■ SET EXERCISE
Find every line in the records below that holds the word "which", and copy each one.

■ DATASET RECORDS
++++++

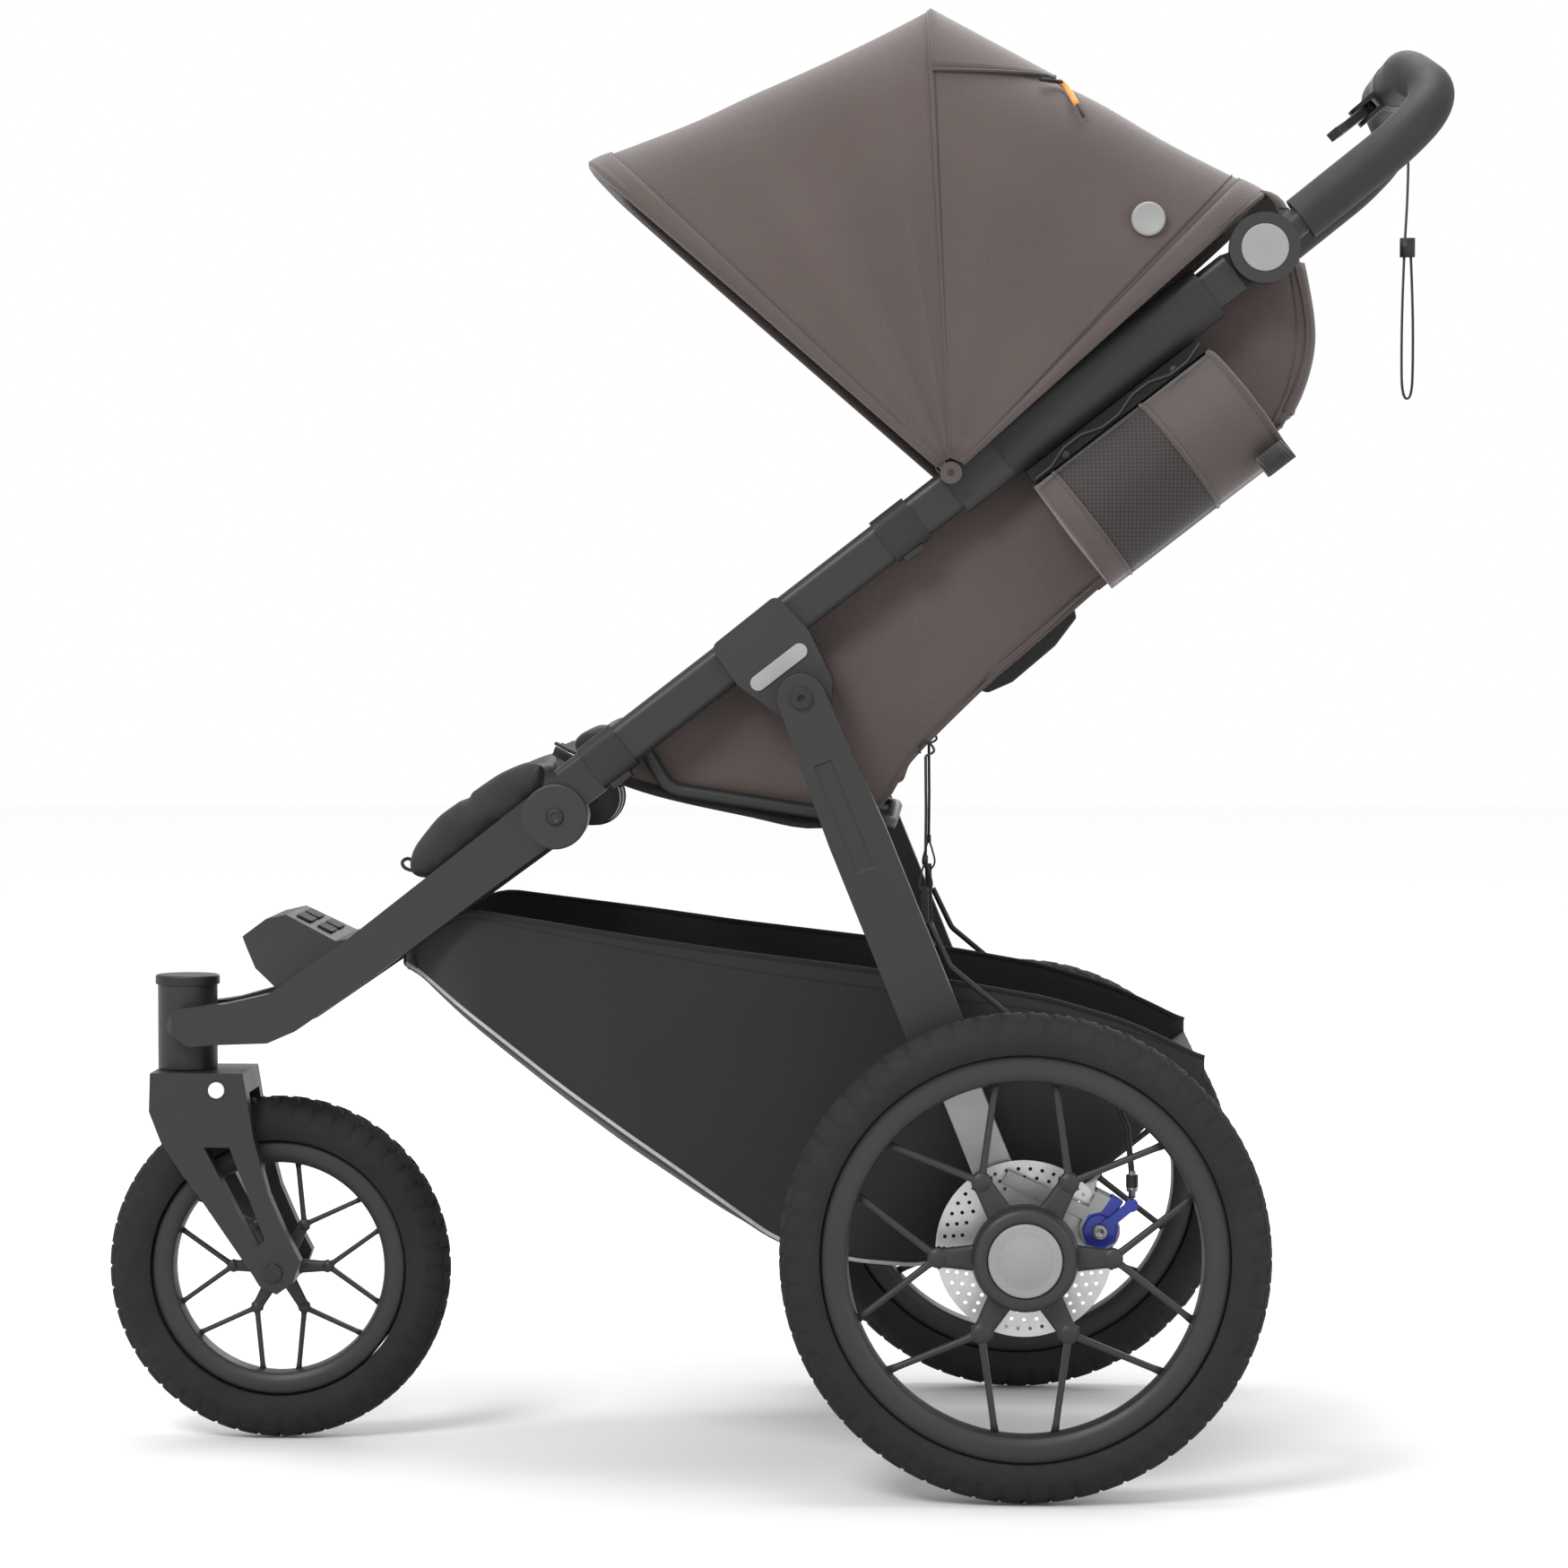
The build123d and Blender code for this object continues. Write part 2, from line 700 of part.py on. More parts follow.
lever_out = Vector(-0.76, 0, -0.65)         # from the crossbar towards the lever
lever_axis = Vector(0.65, 0, -0.76)
lever_plane = Plane(origin=(bar_x, 0, bar_z), x_dir=lever_out, z_dir=lever_axis)
lever_pivot = 30
lever_t = 8
with BuildPart() as brake_clamp:
    with BuildSketch(Plane(origin=(bar_x, clamp_half - 0.4, bar_z), z_dir=(0, -1, 0))):
        Circle(grip_d / 2 + 0.5)
    extrude(amount=2 * clamp_half - 0.8)
    with BuildSketch(lever_plane.offset(-lever_t / 2 - 4.3)):
        with Locations((26, 0)):
            RectangleRounded(36, 26, 8)
    extrude(amount=lever_t + 8.6)
    with BuildSketch(lever_plane.offset(-lever_t / 2 - 0.3)):
        with Locations((20 + 20, 0)):
            Rectangle(40, 40)
    extrude(amount=lever_t + 0.6, mode=Mode.SUBTRACT)
    with BuildSketch(Plane(origin=(bar_x, clamp_half, bar_z), z_dir=(0, -1, 0))):
        Circle(bar_d / 2)
    extrude(amount=2 * clamp_half, mode=Mode.SUBTRACT)
    with BuildSketch(lever_plane.offset(-lever_t / 2 - 4.3)):
        with Locations((lever_pivot, 0)):
            Circle(2.5)
    extrude(amount=lever_t + 8.6)
save(brake_clamp.part, "brake_clamp")

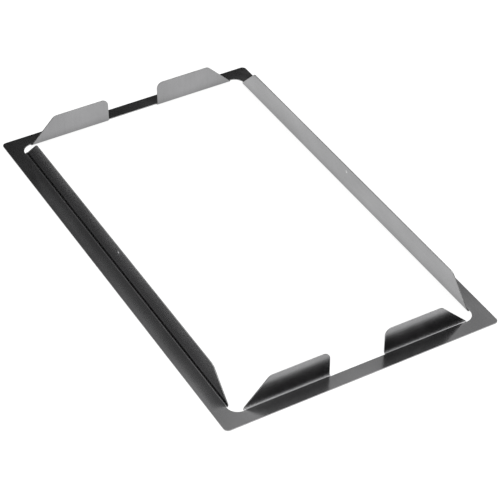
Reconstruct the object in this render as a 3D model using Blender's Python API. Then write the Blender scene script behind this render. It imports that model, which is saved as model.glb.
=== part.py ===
"""Paper frame of an enlarging easel: one folded sheet-metal blank, rim and walls.

A thin flat rim surrounds a rectangular opening. Walls are folded up from the opening's
edges: one long wall on each long side, and a pair of short tabs on each short side.
The rim and each wall are separate objects, which meet along their bend lines.

X runs across the frame, Y along it, Z up. The origin is the middle of the underside.
"""

import math

import bmesh
import bpy
from mathutils import Matrix, Vector

COLLECTION_NAME = "enlarging_easel_frame"
CUTTER_COLLECTION_NAME = "cutters"

# Driving dimensions, in metres.
FRAME_WIDTH = 0.300  # outside, along X
FRAME_LENGTH = 0.500  # outside, along Y
SHEET = 0.001  # thickness of the sheet
RIM_WIDTH = 0.0155  # flat rim, from its outside edge to the bend lines
RIM_CORNER_RADIUS = 0.005  # outside corners of the rim
RELIEF_RADIUS = 0.012  # corners of the opening, which start at the feet of the walls
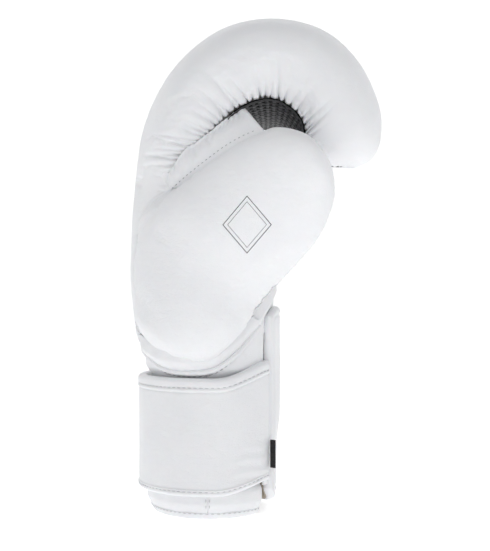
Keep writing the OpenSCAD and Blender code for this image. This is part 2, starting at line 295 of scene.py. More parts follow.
def shade_smooth(me):
    """Shades all of a mesh's faces smooth."""
    me.polygons.foreach_set("use_smooth", np.ones(len(me.polygons), bool))


def add_mesh(name, points, faces, material):
    """A smooth-shaded object from points in millimetres and a list of faces."""
    me = bpy.data.meshes.new(name)
    me.from_pydata((np.asarray(points).reshape(-1, 3) * MM).tolist(), [],
                   faces.tolist() if isinstance(faces, np.ndarray) else faces)
    me.validate()
    me.update()
    shade_smooth(me)
    ob = bpy.data.objects.new(name, me)
    bpy.context.scene.collection.objects.link(ob)
    me.materials.append(material)
    return ob


def add_grid(name, p, material, wrap=False):
    """An object from a grid of points in millimetres."""
    return add_mesh(name, p, grid_faces(*p.shape[:2], wrap), material)


def thicken(ob, thickness, offset=0):
    """Gives a sheet a thickness in millimetres, to both sides or to the side of offset."""
    thick = ob.modifiers.new("thickness", "SOLIDIFY")
    thick.thickness = thickness * MM
    thick.offset = offset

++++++

■ SOLVED PROBLEM
Reconstruct the object in this render as a 3D model using Blender's Python API. Then write the Blender scene script behind this render. It imports that model, which is saved as model.glb.
The rim and each wall are separate objects, which meet along their bend lines.
RELIEF_RADIUS = 0.012  # corners of the opening, which start at the feet of the walls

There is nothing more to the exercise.